In conjunction with the grant, the city would explore the concept of community policing, which involves targeting problem areas, allocating officers to those areas and empowering them to address and problem-solve crime proactively. The grant also seeks to improve the public image of law enforcement.    

“The concept of community policing is for law enforcement to work with different areas of the community to reduce crime,”Kammerlohr said. “And, to improve the image, overall, of law enforcement, not only in Cassville but throughout other communities. The goal is to assist the public in developing and maintaining a safe and orderly environment.

“One of those goals is to enhance the SRO Officer in our schools to meet the needs of the school system. So we would work close with the school, and we would work within the community to help reduce crime in a proactive way, along with being reactive to crime.”

The grant, which the city will apply for in mid July, would pay 75 percent of the officer’s salary for three years. Thereafter, the city would pay.

“It’s doable,” Kammerlohr said. “The council has approved application, so they’re committed to the process.”

While the new officer’s focus would be community policing, the eventual goal is to implement the concept department-wide.

One location Kammerlohr plans to target is the 7th Street city park, which she said has been a problem area, but there isn’t enough manpower to patrol the parks as much as needed.

“We’re down two officers,”Kammerlohr said. “But, we’re still doing our routine patrols. Our SRO was able to pick up on some shifts, and our two part-time officers are helping fill in. I’d like to get more officers patrolling the parks. The city park area is one known area that we have already identified for more officer presence. We’ve had vandalism, littering and fights, and we are trying to reduce that. We’re not the only city to have those problems occur.

“We can’t sit at the parks all the time, so officers do their routine patrols, and if they foresee problems, try to be in the park. I think if people knew officers were patrolling, they’d be less apt to cause problems. The park should be a safe area for families to come and enjoy. We want the people of our community to enjoy the parks and feel safe, not be harassed or witness fights.”

Park hours may play a part, and closing some parks earlier, such as the 7th Street park, which closes at midnight, may be discussed.
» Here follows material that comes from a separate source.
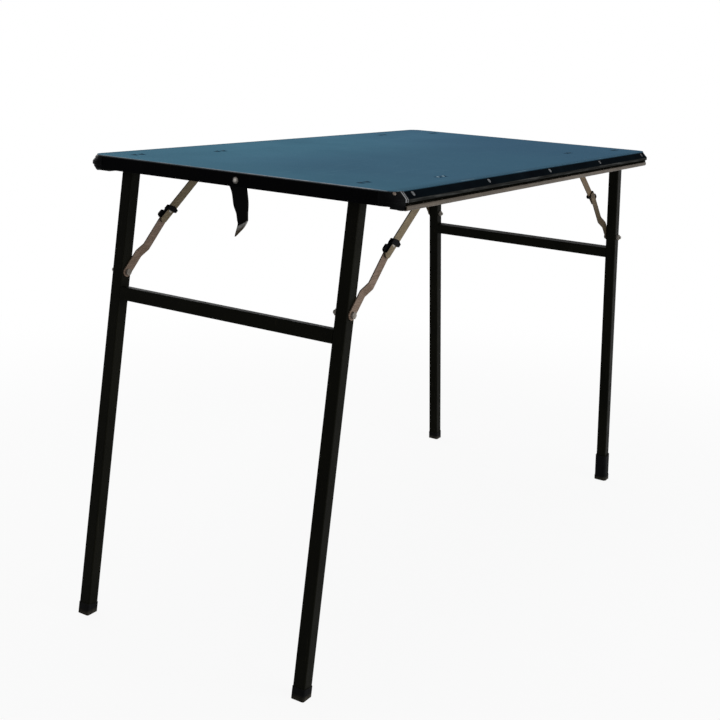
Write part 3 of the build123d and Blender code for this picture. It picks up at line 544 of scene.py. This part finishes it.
def tip_steel(tree, height):
    """Bare steel of the catch's tip, browner towards its end and dark along its edges."""
    bright_tones = (rgb(140, 139, 135), rgb(186, 185, 181))
    brown_tones = (rgb(70, 61, 50), rgb(112, 102, 88))
    brown_start, brown_full = 0.6600, 0.6520
    streak = tree.streaks((500, 60, 500), 4, 0.6)
    bright = tree.tones(streak, bright_tones, TWO_TONES)
    brown = tree.tones(streak, brown_tones, TWO_TONES)
    steel = tree.mix(tree.range(height, brown_start, brown_full), bright, brown)
    return tree.mix(tree.edges(tree.rounded(0.0016, 8), 0.01, 0.08), steel, rgb(30, 22, 16))


def latch_paint():
    """Black catch whose bent tip is worn to bare steel below a slanting, ragged line."""
    black = (rgb(2, 2, 2), rgb(6, 6, 7))
    slant, ragged = 0.7, 0.0012
    paint_end, steel_start = 0.6628, 0.6612
    tree = Tree("latch_paint")
    y, z = tree.xyz()[1:]
    colour = tree.tones(tree.noise(30, 5, 0.6), black, TWO_TONES)
    rounded = tree.rounded(0.0009)
    chips = tree.times(tree.edges(rounded, 0.02, 0.14), tree.patches((160, 5, 0.7), 0.5, 0.62, 0.1, 0.7))
    colour = tree.mix(chips, colour, rgb(118, 112, 104))
    height = tree.math("ADD", z, tree.times(y, slant))
    height = tree.math("ADD", height, tree.wander((170, 5, 0.7), -ragged, ragged))
    tip = tree.range(height, paint_end, steel_start)
    colour = tree.mix(tip, colour, tip_steel(tree, height))
    normal = tree.grain((900, 2, 0.5), 0.16, GRAIN_DEPTH, rounded)
    normal = tree.bump(tip, 0.3, -0.0002, normal)
    return tree.surface(colour, tree.wander((90, 4, 0.6), 0.36, 0.52), normal, Specular_IOR_Level=0.02)


# Dressing the pieces

def dress_top():
    end_rail_paint = black_paint("end_rail_paint", dark=rgb(1, 1, 2), light=rgb(3, 3, 4),
                                 dust_and_sheen=rgb(24, 24, 24), chipped=rgb(80, 78, 74),
                                 level=0.01, chipping=0.35, rim=True)
    cap_plastic = moulded_plastic("corner_cap_plastic", texture_scale=1500, rims=True)
    flange_steel = plated("flange_rivet_steel", colours=(rgb(52, 54, 56), rgb(70, 72, 74), rgb(98, 100, 102)),
                          stained=rgb(48, 45, 41), smooth=0.40, metallic=0.2, level=0.12, fade=0.6)
    corner_steel = plated("corner_rivet_steel", colours=(rgb(62, 53, 47), rgb(86, 76, 68), rgb(116, 106, 97)),
                          stained=rgb(58, 46, 38), smooth=0.40, metallic=0.25, level=0.15)
    dress(top_paint(), "top_panel")
    dress(rail_paint(), *[f"side_rail_{depth}" for depth in DEPTHS])
    dress(end_rail_paint, *[f"end_rail_{side}" for side in SIDES])
    dress(cap_plastic, *[f"corner_cap_{corner}" for corner in CORNERS])
    dress(flange_steel, "flange_rivets")
    dress(corner_steel, "corner_rivets")
    dress(painted_rivets(), "bracket_rivets")
    dress(latch_paint(), "latch")
    dress(latch_rivet_steel(), "latch_rivet")


def dress_leg_frames():
    tube_paint = black_paint("tube_paint", dark=rgb(8, 8, 5), light=rgb(14, 14, 9),
                             dust_and_sheen=rgb(39, 37, 28), chipped=rgb(104, 98, 88), level=0.02, chipping=0.6)
    bright_zinc = plated("bright_zinc", colours=(rgb(132, 132, 128), rgb(166, 166, 162), rgb(200, 200, 196)),
                         stained=rgb(104, 95, 83), smooth=0.30, metallic=0.35)
    bolt_steel = plated("bolt_steel", colours=(rgb(64, 58, 51), rgb(92, 85, 77), rgb(134, 128, 120)),
                        stained=rgb(62, 54, 45), smooth=0.36, metallic=0.30, level=0.2)
    dress(tube_paint, *[f"leg_{corner}" for corner in CORNERS], *[f"crossbar_{side}" for side in SIDES])
    dress(foot_rubber(), "foot_left_far", "foot_left_near", "foot_right_far", "levelling_foot")
    dress(bright_zinc, "levelling_stud")
    dress(bolt_steel, *[f"stay_bolts_{side}" for side in SIDES])


def dress_links(side, turn, shade, upper_colours, lower_colours):
    upper = link_steel(f"upper_link_steel_{side}", turn, upper_colours)
    lower = link_steel(f"lower_link_steel_{side}", turn, lower_colours, shade)
    dress(upper, *[f"upper_link_{side}_{depth}" for depth in DEPTHS])
    dress(lower, *[f"lower_link_{side}_{depth}" for depth in DEPTHS])


def dress_stays():
    # Lighter and darker copies of one steel for each side and each link paint the light each link gets; the
    # right links sit in painted shade, darkest at the lower end of the lower ones
    dress_links("left", STAY_SLOPE, shade=0.0,
                upper_colours=(rgb(78, 69, 52), rgb(98, 87, 67), rgb(120, 107, 86)),
                lower_colours=(rgb(82, 68, 57), rgb(101, 85, 73), rgb(124, 107, 94)))
    dress_links("right", -STAY_SLOPE, shade=0.6,
                upper_colours=(rgb(74, 62, 48), rgb(93, 79, 61), rgb(114, 98, 78)),
                lower_colours=(rgb(66, 57, 44), rgb(82, 71, 55), rgb(104, 91, 72)))
    dull_zinc = plated("dull_zinc", colours=(rgb(88, 84, 78), rgb(112, 107, 99), rgb(146, 140, 131)),
                       stained=rgb(76, 64, 52), smooth=0.42, metallic=0.35)
    stained_zinc = plated("stained_zinc", colours=(rgb(40, 36, 30), rgb(54, 48, 41), rgb(78, 71, 62)),
                          stained=rgb(36, 30, 24), smooth=0.42, metallic=0.3, level=0.15)
    slider_plastic = moulded_plastic("slider_plastic", texture_scale=2200)
    for side, zinc in (("left", dull_zinc), ("right", stained_zinc)):
        dress(zinc, *[f"knuckle_{half}_{side}_{depth}" for half in ("front", "back") for depth in DEPTHS])
    dress(slider_plastic, *[f"lock_slider_{corner}" for corner in CORNERS])
    dress(dull_zinc, "leg_pins", "anchor_pins", "levelling_nut",
          *[f"stay_nuts_{side}" for side in SIDES],
          *[f"{kind}_bracket_{corner}" for kind in ("leg", "stay") for corner in CORNERS])


# Stage, light and camera

WHITE = (1, 1, 1, 1)
FLOOR_GREY = rgb(188, 188, 188)
FLOOR_HALF_SIZE = 14
FLOOR_NEAR_GLOW = 0.92
FLOOR_NEAR_RADIUS = 0.8
FLOOR_FAR_RADIUS = 2.0
WORLD_STRENGTH = 0.26

# Camera solved from edge points of the photo. Its image middle is 110 pixels below the solved axis
PHOTO_PIXELS = 720
FOCAL_PIXELS = 1174.255
SHIFT_PIXELS = -110
SENSOR_MM = 36
CAMERA_PLACE = (-1.889238, -1.067013, 0.948064)
CAMERA_YAW = math.radians(58.514)
CAMERA_PITCH = math.radians(-10.0856)
CAMERA_ROLL = math.radians(2.8745)


def background_rays(tree):
    """1 for rays of the camera, of reflections and of transmission, in any node tree."""
    path = tree.nodes.new("ShaderNodeLightPath")
    seen = path.outputs["Is Camera Ray"]
    for name in ("Is Glossy Ray", "Is Transmission Ray"):
        either = tree.nodes.new("ShaderNodeMath")
        either.operation = "MAXIMUM"
        tree.links.new(seen, either.inputs[0])
        tree.links.new(path.outputs[name], either.inputs[1])
        seen = either.outputs[0]
    return seen


def floor_material():
    """Pale floor: the camera and reflections see it near white, and it keeps the object's shadow."""
    tree = Tree("floor_pale")
    tree.shader.inputs["Base Color"].default_value = FLOOR_GREY
    tree.shader.inputs["Roughness"].default_value = 0.9
    glow = tree.add("ShaderNodeEmission")
    glow.inputs["Color"].default_value = WHITE
    glow.inputs["Strength"].default_value = 1.0
    x, y = tree.xyz()[:2]
    whitening = tree.range(tree.hypot(x, y), FLOOR_NEAR_RADIUS, FLOOR_FAR_RADIUS, FLOOR_NEAR_GLOW, 1.0)
    mix = tree.add("ShaderNodeMixShader")
    tree.links.new(tree.times(background_rays(tree.material.node_tree), whitening), mix.inputs[0])
    tree.links.new(tree.shader.outputs[0], mix.inputs[1])
    tree.links.new(glow.outputs[0], mix.inputs[2])
    tree.links.new(mix.outputs[0], tree.out.inputs[0])
    return tree.material


def make_floor():
    mesh = bpy.data.meshes.new("floor")
    bm = bmesh.new()
    bmesh.ops.create_grid(bm, x_segments=1, y_segments=1, size=FLOOR_HALF_SIZE)
    bm.to_mesh(mesh)
    bm.free()
    floor = bpy.data.objects.new("floor", mesh)
    bpy.context.scene.collection.objects.link(floor)
    floor.data.materials.append(floor_material())


def make_world():
    """Even light, with a white backdrop for the camera and for reflections."""
    world = bpy.data.worlds.new("studio")
    bpy.context.scene.world = world
    world.use_nodes = True
    tree = world.node_tree
    tree.nodes.clear()
    out = tree.nodes.new("ShaderNodeOutputWorld")
    mix = tree.nodes.new("ShaderNodeMixShader")
    tree.links.new(background_rays(tree), mix.inputs[0])
    for socket, strength in ((1, WORLD_STRENGTH), (2, 1.0)):
        light = tree.nodes.new("ShaderNodeBackground")
        light.inputs["Color"].default_value = WHITE
        light.inputs["Strength"].default_value = strength
        tree.links.new(light.outputs[0], mix.inputs[socket])
    tree.links.new(mix.outputs[0], out.inputs[0])


def area_light(name, place, aim, size, power):
    data = bpy.data.lights.new(name, "AREA")
    data.shape = "RECTANGLE"
    data.size, data.size_y = size
    data.energy = power
    obj = bpy.data.objects.new(name, data)
    bpy.context.scene.collection.objects.link(obj)
    obj.location = place
    obj.rotation_euler = (Vector(aim) - Vector(place)).to_track_quat("-Z", "Y").to_euler()


def camera_matrix():
    level = math.cos(CAMERA_PITCH)
    forward = Vector((math.sin(CAMERA_YAW) * level, math.cos(CAMERA_YAW) * level, math.sin(CAMERA_PITCH)))
    right = Vector((math.cos(CAMERA_YAW), -math.sin(CAMERA_YAW), 0))
    up = right.cross(forward)
    side = right * math.cos(CAMERA_ROLL) + up * math.sin(CAMERA_ROLL)
    head = up * math.cos(CAMERA_ROLL) - right * math.sin(CAMERA_ROLL)
    matrix = Matrix((side, head, -forward)).transposed().to_4x4()
    matrix.translation = Vector(CAMERA_PLACE)
    return matrix


def make_camera():
    data = bpy.data.cameras.new("camera")
    data.sensor_fit = "HORIZONTAL"
    data.sensor_width = SENSOR_MM
    data.lens = FOCAL_PIXELS / PHOTO_PIXELS * SENSOR_MM
    data.shift_x = 0
    data.shift_y = SHIFT_PIXELS / PHOTO_PIXELS
    data.clip_start = 0.05
    data.clip_end = 100
    camera = bpy.data.objects.new("camera", data)
    bpy.context.scene.collection.objects.link(camera)
    camera.matrix_world = camera_matrix()
    bpy.context.scene.camera = camera


dress_top()
dress_leg_frames()
dress_stays()
make_floor()
make_world()
area_light("key", place=(-0.2, -3.2, 1.0), aim=(0, 0, 0.5), size=(2.6, 1.6), power=92)
area_light("top", place=(0.1, 0.4, 2.6), aim=(0, 0, 0.7), size=(1.8, 1.8), power=31)
area_light("fill", place=(0.8, 3.0, 1.3), aim=(0, 0, 0.4), size=(2.4, 1.4), power=30)
make_camera()
bpy.context.scene.view_settings.view_transform = "Standard"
By comparison, the Cassville Aquatic Park and Rocky Edmondson Park close at 10 p.m., along with the Greenway Trail.

Although harassment has been reported in the city park, it’s not a common occurrence, Kammerlohr said.

“We’ve had 15 cases of harassment calls since the first of the year, and not just at the city park,” she said.
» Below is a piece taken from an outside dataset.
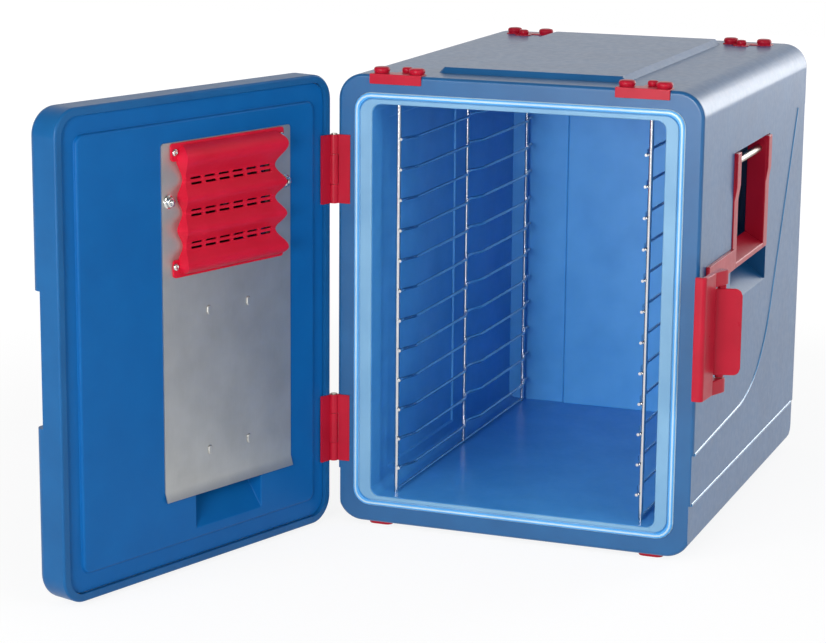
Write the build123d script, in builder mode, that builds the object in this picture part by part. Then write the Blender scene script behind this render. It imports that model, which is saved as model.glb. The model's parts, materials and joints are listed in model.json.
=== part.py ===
from build123d import *
import os
from math import cos, radians, sin

# Front-loading heated food transport box with a side-hung door, in millimetres.
# X runs to the right, Y from the open front to the back, Z up.
# The origin lies on the floor under the middle of the body.

# Body
body_width = 484.0
body_depth = 612.0
body_height = 596.0
foot_height = 6.0
corner_radius = 34.0
back_radius = 28.0
front_edge_radius = 5.0
shell_wall = 5.0
front_band = 23.0
plateau_margin = 116.0
plateau_front = 52.0
plateau_back_gap = 66.0
plateau_corner = 10.0
plateau_height = 7.0
step_depth = 2.0
step_rise = 136.0
step_top_drop = 85.0
step_foot_rise = 70.0
step_turn = 257.04
step_middle = 330.48
step_bend = 391.68
step_end = 538.56
step_turn_lift = 9.0
step_middle_lift = 26.0
step_bend_lift = 83.0

# Cavity and its sealed rim
side_wall = 48.0
floor_wall = 37.0
roof_wall = 38.0
back_wall = 40.0
cavity_corner = 12.0
liner_wall = 4.0
rim_ridge_width = 8.0
rim_ridge_height = 3.0
seal_height = 2.0
back_panel_width = 216.0
back_panel_depth = 5.0
wall_panel_depth = 3.0
wall_panel_start = 60.0
wall_panel_end = 318.0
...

Local youth allegedly contribute to some of the problems, including loitering, littering, vandalism, driving through the grass and other inappropriate behaviors.

Kammerlohr’s had a message to share with youth.

“Just do the right thing,” she said. “If it’s one of your friends committing vandalism, stand up to them. All youth visiting the park should be respectful to the people and property around them. We want young people to have a place to go, but want them to respect the area and others who come to the park.”

Any persons found committing acts can be ticketed, fined or ordered to pay restitution to the city.

For general safety, Kammerlohr offered residents, particularly women, the following advice:

• Don’t go to the parks after dark

• Be aware of surroundings

• Park in lighted areas

• Take self-defense tools and cell phone

• Take another adult

• If threatened, leave the area or call 911

• If attacked, fight back; yell for help

• Don’t go to public areas after dark

“Everyone should always be aware of their surroundings — no matter where they are, whether they’re on the Greenway Trail or a shopping mall,” Kammerlohr said. “Self-defense classes say your best chance for survival is to fight back, and you just fight as if it’s yours or your child’s life. And teach your child to run to the nearest place for help.

“The buddy system is always a good idea, too. Take another adult with you, even for accidents, like twisting your ankle. Even though the Greenway Trail is open until 10 p.m., it would be advisable not to use it after dark.”

In alignment with the community policing model to utilize partnerships and problem-solve, Kammerlohr plans to partner with the newly reorganized Youth Advisory Board at Cassville High School to help support the department’s goals.

“They have great ideas,” she said. “These kids are interested in everything. I’m very excited. The group was part of our communities years ago.”

The bottom line, Kammerlohr said, is the city wants its residents to feel safe, and its officers work hard to ensure that.

“There is a lot they do to help that people don’t know about,” she said. “They have to enforce the law and when laws are broken they have to do their job, but people don’t see their hearts and what they give back, because they do it in secret.”

The city will know if the grant was awarded this fall.